Automating information mining techniques to mine information in text documents can be difficult because the text documents are in human readable and understandable format that lack inherently defined structure and appears as meaningless data for the information mining techniques, because text can come from various sources, such as a database, e-mail, Internet and/or through a telephone in different forms. Also, text documents coming from various sources can be high dimensional in nature containing syntactic, semantic (contextual) structure of words/phrases, temporal and spatial information which can cause disorderliness in the information mining process.

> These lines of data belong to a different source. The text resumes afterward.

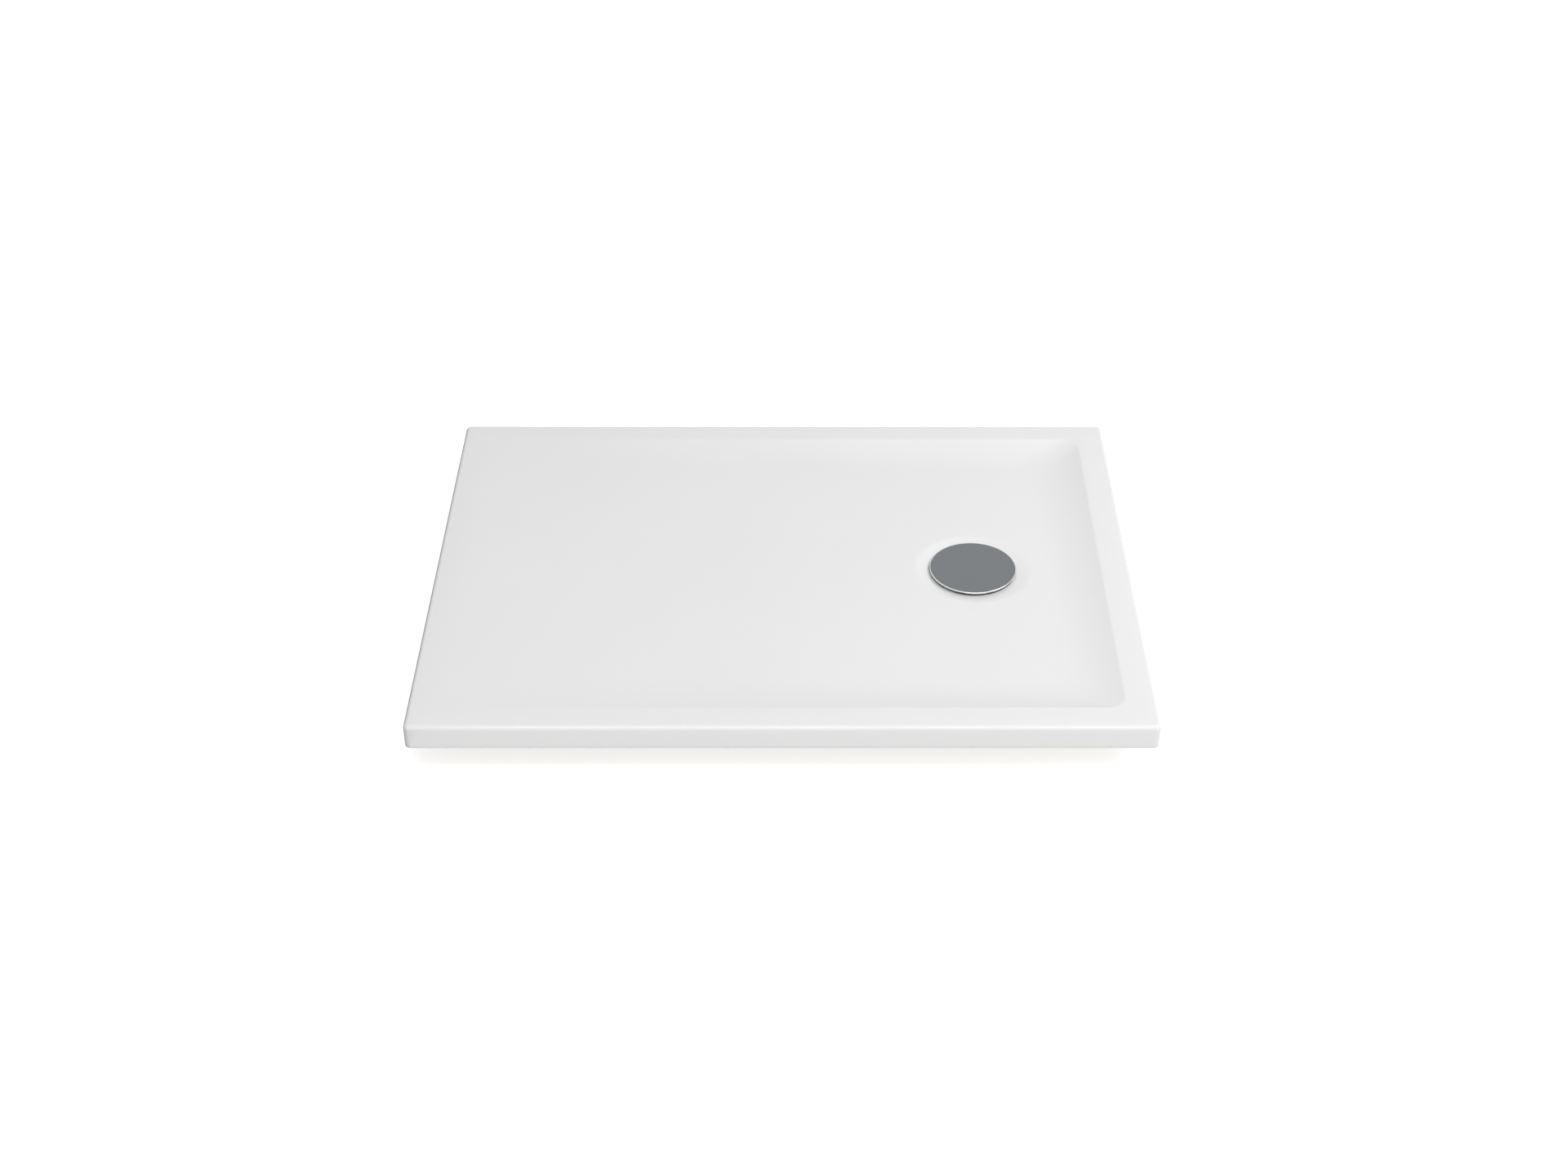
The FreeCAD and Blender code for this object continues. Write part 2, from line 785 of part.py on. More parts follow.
def make_foot(number, column, row):
    """A levelling foot: a threaded stud that turns in a plastic pad on a rubber sole."""
    pad_bottom = mm.sole_thickness - mm.sole_recess
    pad_top = pad_bottom + mm.pad_height
    rest = pad_bottom + mm.pad_floor
    collar_top = rest + mm.stud_collar_height
    hex_bottom = pad_top + mm.stud_hex_gap
    stud_top = packer_level - mm.stud_top_gap
    collar = mm.stud_collar_diameter / 2
    neck = mm.stud_neck_diameter / 2
    thread = mm.stud_diameter / 2
    gap = mm.socket_clearance

    stud_section = [
        (ZERO, rest),
        (collar, rest),
        (collar, collar_top),
        (neck, collar_top),
        (neck, hex_bottom),
        (thread, hex_bottom),
        (thread, stud_top - mm.stud_tip),
        (thread - mm.stud_tip, stud_top),
        (ZERO, stud_top),
    ]
    stud = turned(f"foot_stud_{number}", stud_section)
    flats = new_sketch(stud, f"foot_stud_{number}_flats", "XY_Plane", hex_bottom)
    add_outline(flats, hexagon(mm.stud_hex))
    pad(stud, flats, mm.stud_hex_height)
    keep(place(stud, x=column, y=row))

    outer = mm.pad_diameter / 2
    crown = mm.pad_crown_diameter / 2
    recess = mm.sole_diameter / 2 + gap
    pad_section = [
        (ZERO, mm.sole_thickness),
        (recess, mm.sole_thickness),
        (recess, pad_bottom),
        (outer, pad_bottom),
        (outer, pad_bottom + mm.pad_edge_height),
        (crown, pad_top),
        (neck + gap, pad_top),
        (neck + gap, collar_top + gap),
        (collar + gap, collar_top + gap),
        (collar + gap, rest),
        (ZERO, rest),
    ]
    keep(place(turned(f"foot_pad_{number}", pad_section), x=column, y=row))

    sole = [
        (ZERO, ZERO),
        (mm.sole_diameter / 2, ZERO),
        (mm.sole_diameter / 2, mm.sole_thickness),
        (ZERO, mm.sole_thickness),
    ]
    keep(place(turned(f"foot_sole_{number}", sole), x=column, y=row))


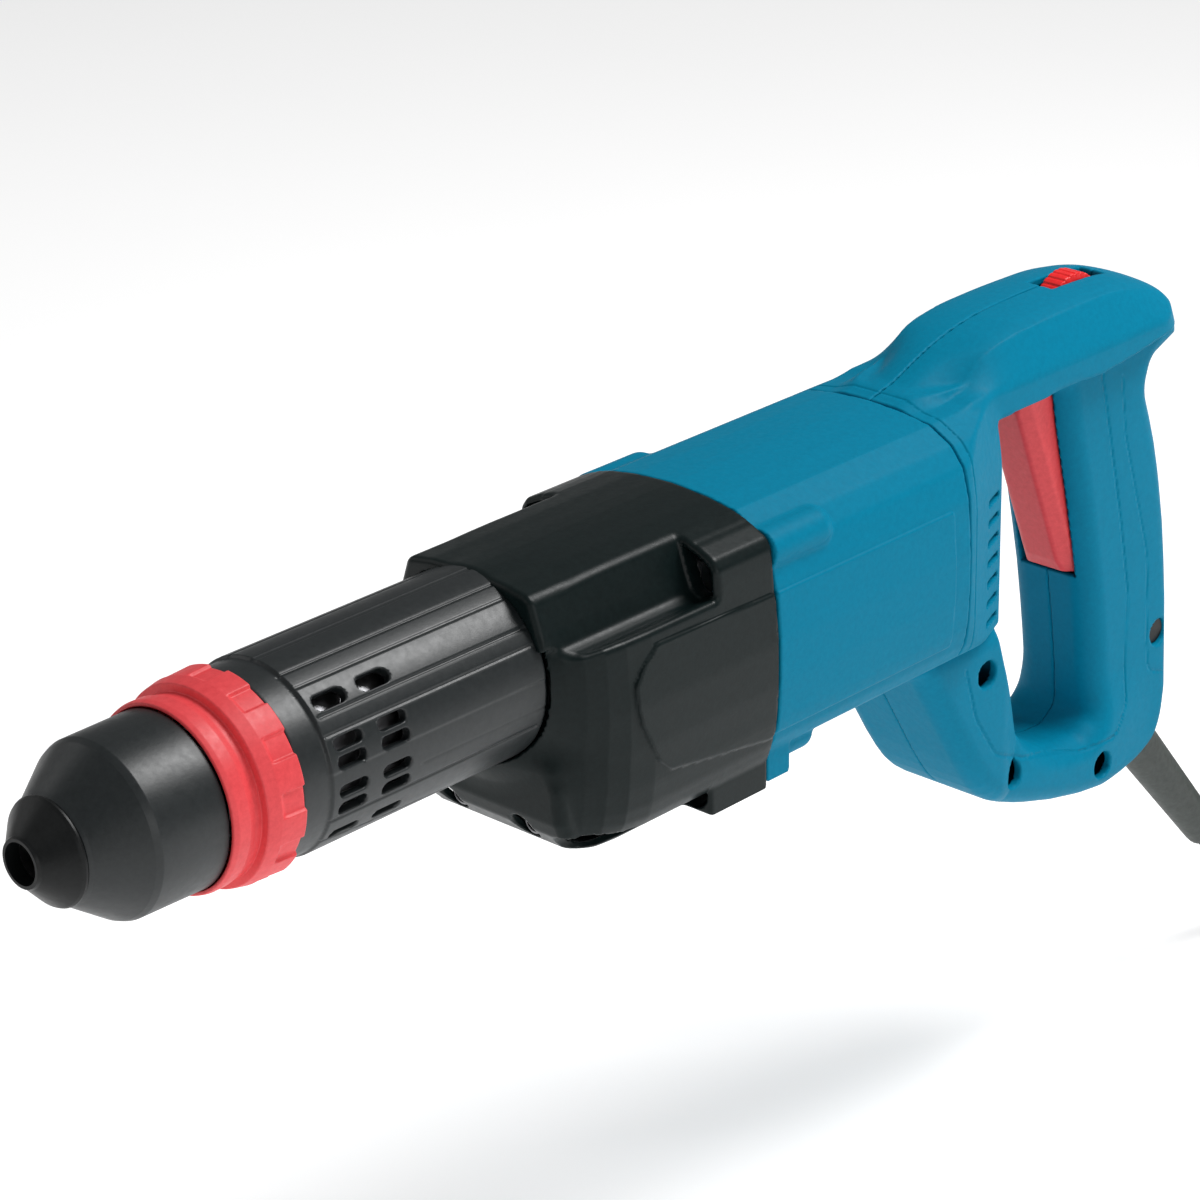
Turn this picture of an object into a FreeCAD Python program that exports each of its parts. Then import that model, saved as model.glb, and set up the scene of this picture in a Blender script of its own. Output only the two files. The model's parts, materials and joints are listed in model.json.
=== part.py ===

Current information mining techniques such as hierarchical keyword searches, statistical and probabilistic techniques, and summarization using linguistic processing, clustering, and indexing dominate the unstructured text processing arena. The most prominent and successful of the current information mining techniques require huge databases including domain specific keywords, comprehensive domain specific thesauruses, computationally intensive processing techniques, laborious human interface and human expertise.
There has been a trend in the development of information mining techniques to be domain independent, to be adaptive in nature, and to be able to exploit contextual information present in text documents to improve processing speeds of information mining techniques. Current techniques for information mining use self-organizing maps (SOMs) to exploit the contextual information present in the text. Currently, SOMs are the most popular artificial neural network algorithms. SOMs belong to a category of competitive learning networks. SOMs are generally based on unsupervised learning (training without a teacher), and they provide a topology that preserves contextual information of unstructured document by mapping from a high dimensional data (unstructured document) to a two dimensional map (structured document), also called map units. Map units, or neurons, usually form a two dimensional grid and hence the mapping from high dimensional space onto a plane. Thus, SOMs serve as a tool to make clusters for analyzing high dimensional data. Word category maps are SOMs that have been organized according to word similarities, measured by the similarity between short contexts of the words. Contextually interrelated words tend to fall into the same or neighboring map nodes. Nodes may thus be viewed as word categories.
Current pending U.S. patent application Ser. No. 09/825,577, dated May 10, 2002, entitled “INDEXING OF KNOWLEDGE BASE IN MULTILAYER SELF-ORGANIZING MAPS WITH HESSIAN AND PERTURBATION INDUCED FAST LEARNING” discloses such an information technique using the SOMs that is domain independent, adaptive in nature that can exploit contextual information present in the text documents, and can have an improved learning rate that does not suffer from losing short contextual information. One drawback with this technique is that the histogram formed from the clusters is very much dependent on the clusters and is very specific and sensitive to the cluster boundary. The elements in or near the boundary may suffer from this rigidity. This might have adverse effects on the accuracy of the information mining.
The SOM based algorithm disclosed in the above-mentioned pending application uses heuristic procedures and so termination is not based on optimizing any model of the process or its data. The final weight vectors used in the algorithm usually depend on the input sequence. Different initial conditions yield different results. It is recommended that the alteration of several parameters of the self-organizing algorithm, such as learning rate, the size of update neighborhood and the strategy to alter these parameters during learning from one data set to another will yield useful results. There is a need for an improved adaptive algorithm responsive to changing scenarios and external inputs. There is a further need for uniformity in neighborhood size. There is yet a further need for an algorithm that preserves neighborhood relationships of the input space in the face of bordering neurons that have fewer neighborhoods than others.